The price of DRAM chips has been relatively stable throughout the mess that was 2020, but according to hkepc, the stock price of the DRAM memory chips found within our PC’s RAM has shot up by a whopping 20-30 percent since December last year.
That’s thanks in no small part to the latest movements of memory manufacturers, along with a continually increasing demand for PC parts. And it doesn’t look like its going to stop there.
It seems that SK Hynix, Micron and Samsung, leading memory manufacturers who take up around 95 percent of the market combined, have been slowly reducing their investment in memory throughout 2020, or at least not sink much more into the production of said chips.

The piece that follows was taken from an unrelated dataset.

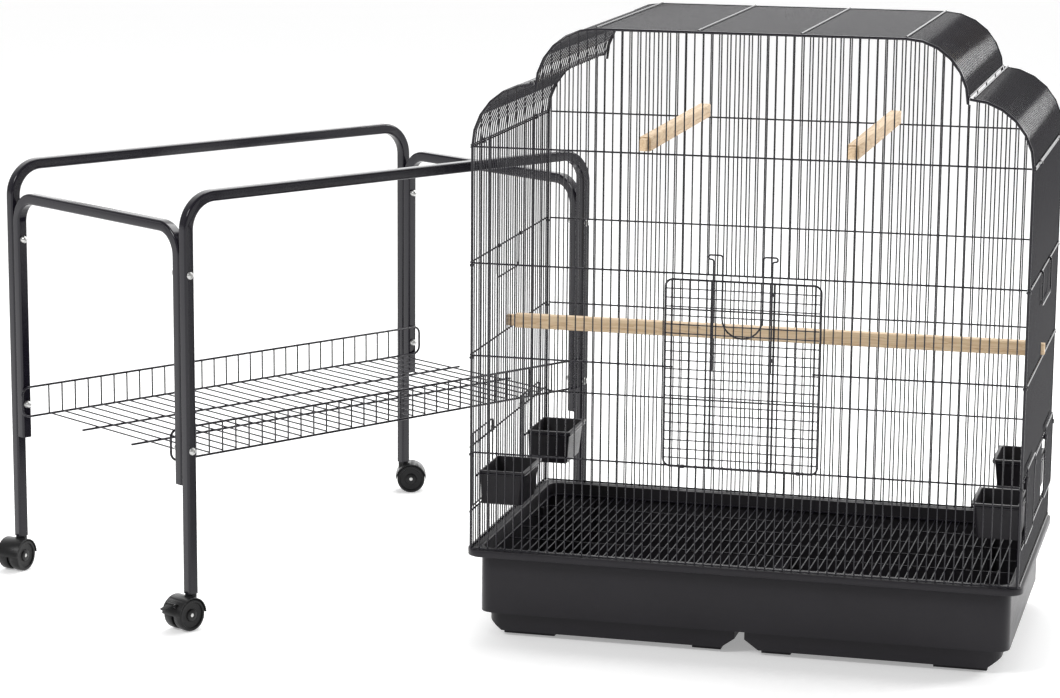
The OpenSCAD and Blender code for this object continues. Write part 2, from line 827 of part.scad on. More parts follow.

Samsung, in particular, the world’s largest DRAM chip manufacturer, has been switching things up to cope with the many pressures of the market. It’s reported (via etnews, hkepc) that Samsung’s plans to convert its 300mm “13 line” DRAM production facility in Hwasung to produce contact image sensors (CIS), for use within flatbed scanners, instead of DRAM.
13 line currently produces about 100,000 units of DRAM per month. But once the conversion is over, production capacity will be reduced by about 50 percent.
Plans have already been underway since last year to convert another Hwasung DRAM line to the same effect, and the project is expected to be completed by the end of 2021.
Your next upgrade
With 13 line following suit soon after, capacity for memory production will be dropping quite significantly over the next year. This decision will likely mark a further upturn in DRAM prices—which doesn’t bode well for us PC builders.
We’ve already seen issues with GDDR6 supply wracking the global GPU market, and this all comes at a time when manufacturers are increasing prices due to increased component costs and tariffs. Now we’re going to have to worry about being able to afford memory upgrades, too.
So, if you’re planning to upgrade your PC, maybe now’s the time. Before the memory giants abandon us to our expensive fate.
It wasn’t that long ago that memory was far more expensive than it is today, however, costs crashed pretty swiftly over the past few years. Perhaps that leaves some some hope for RAM prices to maintain at a steady low ebb over 2021 yet.